» Set exercise
Below are the records. Gather each line that holds "loose".

━━━━━━━━━━━━━━━━━━━━━━━━━━━━━━

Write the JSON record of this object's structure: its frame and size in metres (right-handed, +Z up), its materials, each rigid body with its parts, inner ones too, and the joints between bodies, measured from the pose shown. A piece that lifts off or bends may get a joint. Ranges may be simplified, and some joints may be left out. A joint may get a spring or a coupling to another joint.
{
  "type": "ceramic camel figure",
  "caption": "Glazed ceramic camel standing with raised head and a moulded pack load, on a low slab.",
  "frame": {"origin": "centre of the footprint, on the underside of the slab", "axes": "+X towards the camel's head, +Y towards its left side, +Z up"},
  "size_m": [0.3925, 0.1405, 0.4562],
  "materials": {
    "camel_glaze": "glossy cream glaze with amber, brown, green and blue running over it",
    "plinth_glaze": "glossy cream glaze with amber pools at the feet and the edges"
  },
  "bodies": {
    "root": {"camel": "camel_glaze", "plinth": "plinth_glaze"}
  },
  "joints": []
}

━━━━━━━━━━━━━━━━━━━━━━━━━━━━━━

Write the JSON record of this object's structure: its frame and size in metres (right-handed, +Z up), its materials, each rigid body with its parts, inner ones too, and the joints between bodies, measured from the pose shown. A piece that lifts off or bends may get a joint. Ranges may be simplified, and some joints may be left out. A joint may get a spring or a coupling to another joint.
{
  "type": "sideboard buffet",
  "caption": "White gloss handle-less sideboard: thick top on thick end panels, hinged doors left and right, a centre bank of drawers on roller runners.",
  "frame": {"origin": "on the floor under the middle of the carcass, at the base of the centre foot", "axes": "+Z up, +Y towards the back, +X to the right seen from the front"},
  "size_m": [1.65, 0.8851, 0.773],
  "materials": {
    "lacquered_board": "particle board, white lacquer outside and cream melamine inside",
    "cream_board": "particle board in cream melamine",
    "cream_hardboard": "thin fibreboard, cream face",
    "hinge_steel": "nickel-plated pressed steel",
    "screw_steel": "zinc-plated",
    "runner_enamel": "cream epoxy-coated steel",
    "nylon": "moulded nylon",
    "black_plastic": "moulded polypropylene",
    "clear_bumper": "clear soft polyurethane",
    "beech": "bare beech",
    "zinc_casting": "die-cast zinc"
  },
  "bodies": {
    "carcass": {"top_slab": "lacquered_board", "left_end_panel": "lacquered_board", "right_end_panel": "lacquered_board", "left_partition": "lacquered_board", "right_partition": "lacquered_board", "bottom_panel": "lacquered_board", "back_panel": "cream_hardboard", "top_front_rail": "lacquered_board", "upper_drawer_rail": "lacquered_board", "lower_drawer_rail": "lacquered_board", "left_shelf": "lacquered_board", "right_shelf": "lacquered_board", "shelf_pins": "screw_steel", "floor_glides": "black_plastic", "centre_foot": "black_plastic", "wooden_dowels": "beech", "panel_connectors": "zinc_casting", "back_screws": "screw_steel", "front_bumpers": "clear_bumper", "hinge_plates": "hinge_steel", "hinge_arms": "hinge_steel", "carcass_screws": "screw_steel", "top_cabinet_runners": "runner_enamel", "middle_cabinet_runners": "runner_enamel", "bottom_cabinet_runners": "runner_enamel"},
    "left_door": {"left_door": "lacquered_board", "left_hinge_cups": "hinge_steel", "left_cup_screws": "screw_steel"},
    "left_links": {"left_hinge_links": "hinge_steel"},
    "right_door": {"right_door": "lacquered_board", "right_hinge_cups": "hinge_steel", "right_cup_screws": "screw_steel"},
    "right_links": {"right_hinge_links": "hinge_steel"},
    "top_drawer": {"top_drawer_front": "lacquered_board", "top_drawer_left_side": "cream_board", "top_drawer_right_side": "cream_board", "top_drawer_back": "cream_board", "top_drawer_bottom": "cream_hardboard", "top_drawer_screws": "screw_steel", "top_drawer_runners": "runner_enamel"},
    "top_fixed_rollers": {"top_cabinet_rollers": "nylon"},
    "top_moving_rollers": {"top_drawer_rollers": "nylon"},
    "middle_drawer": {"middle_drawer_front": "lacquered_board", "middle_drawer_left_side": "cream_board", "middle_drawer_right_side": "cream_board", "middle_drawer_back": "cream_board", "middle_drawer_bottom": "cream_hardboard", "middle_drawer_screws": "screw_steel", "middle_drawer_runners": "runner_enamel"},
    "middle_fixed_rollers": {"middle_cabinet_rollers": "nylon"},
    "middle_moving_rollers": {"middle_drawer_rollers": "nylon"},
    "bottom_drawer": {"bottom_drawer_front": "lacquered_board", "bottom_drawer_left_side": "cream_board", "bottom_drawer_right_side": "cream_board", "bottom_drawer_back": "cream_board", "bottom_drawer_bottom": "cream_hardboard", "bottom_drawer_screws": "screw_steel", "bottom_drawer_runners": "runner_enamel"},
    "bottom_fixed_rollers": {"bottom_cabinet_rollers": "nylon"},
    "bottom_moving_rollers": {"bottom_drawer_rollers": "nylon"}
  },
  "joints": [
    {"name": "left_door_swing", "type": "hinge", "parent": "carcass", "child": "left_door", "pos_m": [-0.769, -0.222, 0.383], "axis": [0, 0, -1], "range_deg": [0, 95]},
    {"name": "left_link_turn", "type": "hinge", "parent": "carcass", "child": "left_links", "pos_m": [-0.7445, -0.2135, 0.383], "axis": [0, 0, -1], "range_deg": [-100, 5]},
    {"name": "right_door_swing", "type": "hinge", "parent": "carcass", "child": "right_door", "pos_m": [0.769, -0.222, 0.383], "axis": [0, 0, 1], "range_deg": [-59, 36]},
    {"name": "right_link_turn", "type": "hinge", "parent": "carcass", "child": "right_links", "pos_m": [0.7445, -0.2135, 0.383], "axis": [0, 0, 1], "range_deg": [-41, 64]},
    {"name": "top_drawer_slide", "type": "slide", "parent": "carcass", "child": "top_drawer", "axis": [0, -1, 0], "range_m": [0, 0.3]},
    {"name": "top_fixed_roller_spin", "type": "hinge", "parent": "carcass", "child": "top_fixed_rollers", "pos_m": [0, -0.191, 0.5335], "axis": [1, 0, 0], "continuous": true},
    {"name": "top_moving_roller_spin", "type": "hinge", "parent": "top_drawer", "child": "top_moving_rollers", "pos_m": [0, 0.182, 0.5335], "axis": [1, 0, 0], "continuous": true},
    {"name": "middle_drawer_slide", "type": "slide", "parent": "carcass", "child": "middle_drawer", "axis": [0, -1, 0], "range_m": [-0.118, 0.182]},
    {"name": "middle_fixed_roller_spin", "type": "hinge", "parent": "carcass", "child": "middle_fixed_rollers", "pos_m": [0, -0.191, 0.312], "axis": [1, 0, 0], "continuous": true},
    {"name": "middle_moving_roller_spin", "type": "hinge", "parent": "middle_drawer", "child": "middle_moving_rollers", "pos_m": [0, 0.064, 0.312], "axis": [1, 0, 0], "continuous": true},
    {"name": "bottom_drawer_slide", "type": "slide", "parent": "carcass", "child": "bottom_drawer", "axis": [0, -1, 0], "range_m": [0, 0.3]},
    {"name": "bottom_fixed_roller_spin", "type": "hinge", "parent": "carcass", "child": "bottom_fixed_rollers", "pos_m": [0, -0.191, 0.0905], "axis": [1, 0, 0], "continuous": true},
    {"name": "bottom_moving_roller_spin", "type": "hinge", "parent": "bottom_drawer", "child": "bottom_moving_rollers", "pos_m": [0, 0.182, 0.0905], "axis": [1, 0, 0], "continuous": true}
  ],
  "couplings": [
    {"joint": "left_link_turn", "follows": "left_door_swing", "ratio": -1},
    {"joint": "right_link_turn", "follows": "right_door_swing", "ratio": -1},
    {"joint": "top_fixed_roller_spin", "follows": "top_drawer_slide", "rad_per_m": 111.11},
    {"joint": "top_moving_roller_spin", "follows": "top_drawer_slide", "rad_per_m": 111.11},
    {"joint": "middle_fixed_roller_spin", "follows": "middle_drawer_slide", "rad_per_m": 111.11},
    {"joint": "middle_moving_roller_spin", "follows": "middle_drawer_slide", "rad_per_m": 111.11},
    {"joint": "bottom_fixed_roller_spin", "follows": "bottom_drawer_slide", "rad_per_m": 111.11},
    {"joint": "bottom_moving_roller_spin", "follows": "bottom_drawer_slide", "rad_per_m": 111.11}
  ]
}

━━━━━━━━━━━━━━━━━━━━━━━━━━━━━━

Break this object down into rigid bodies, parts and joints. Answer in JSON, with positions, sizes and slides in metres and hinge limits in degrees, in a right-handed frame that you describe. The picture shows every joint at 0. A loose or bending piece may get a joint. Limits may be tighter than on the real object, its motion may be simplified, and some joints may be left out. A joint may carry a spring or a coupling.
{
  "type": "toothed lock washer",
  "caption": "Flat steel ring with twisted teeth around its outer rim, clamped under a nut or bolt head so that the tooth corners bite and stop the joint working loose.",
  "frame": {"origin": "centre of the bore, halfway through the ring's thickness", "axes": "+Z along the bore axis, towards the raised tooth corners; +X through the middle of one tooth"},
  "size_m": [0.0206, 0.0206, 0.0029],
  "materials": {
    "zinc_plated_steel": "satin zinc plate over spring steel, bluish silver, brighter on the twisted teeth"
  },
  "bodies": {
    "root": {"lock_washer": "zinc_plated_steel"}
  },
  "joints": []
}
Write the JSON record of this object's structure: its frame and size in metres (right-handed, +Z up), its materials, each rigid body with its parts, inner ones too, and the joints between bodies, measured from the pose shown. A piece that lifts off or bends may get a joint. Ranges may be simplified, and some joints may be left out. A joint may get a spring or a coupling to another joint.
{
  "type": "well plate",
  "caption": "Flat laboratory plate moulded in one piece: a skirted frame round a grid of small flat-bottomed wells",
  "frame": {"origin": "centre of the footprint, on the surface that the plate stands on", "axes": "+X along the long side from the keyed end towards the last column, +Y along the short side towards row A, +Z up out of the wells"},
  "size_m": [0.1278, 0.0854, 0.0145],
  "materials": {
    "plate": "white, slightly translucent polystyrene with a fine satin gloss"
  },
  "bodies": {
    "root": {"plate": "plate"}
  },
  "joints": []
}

━━━━━━━━━━━━━━━━━━━━━━━━━━━━━━

» Complete answer
Break this object down into rigid bodies, parts and joints. Answer in JSON, with positions, sizes and slides in metres and hinge limits in degrees, in a right-handed frame that you describe. The picture shows every joint at 0. A loose or bending piece may get a joint. Limits may be tighter than on the real object, its motion may be simplified, and some joints may be left out. A joint may carry a spring or a coupling.
  "caption": "Flat steel ring with twisted teeth around its outer rim, clamped under a nut or bolt head so that the tooth corners bite and stop the joint working loose.",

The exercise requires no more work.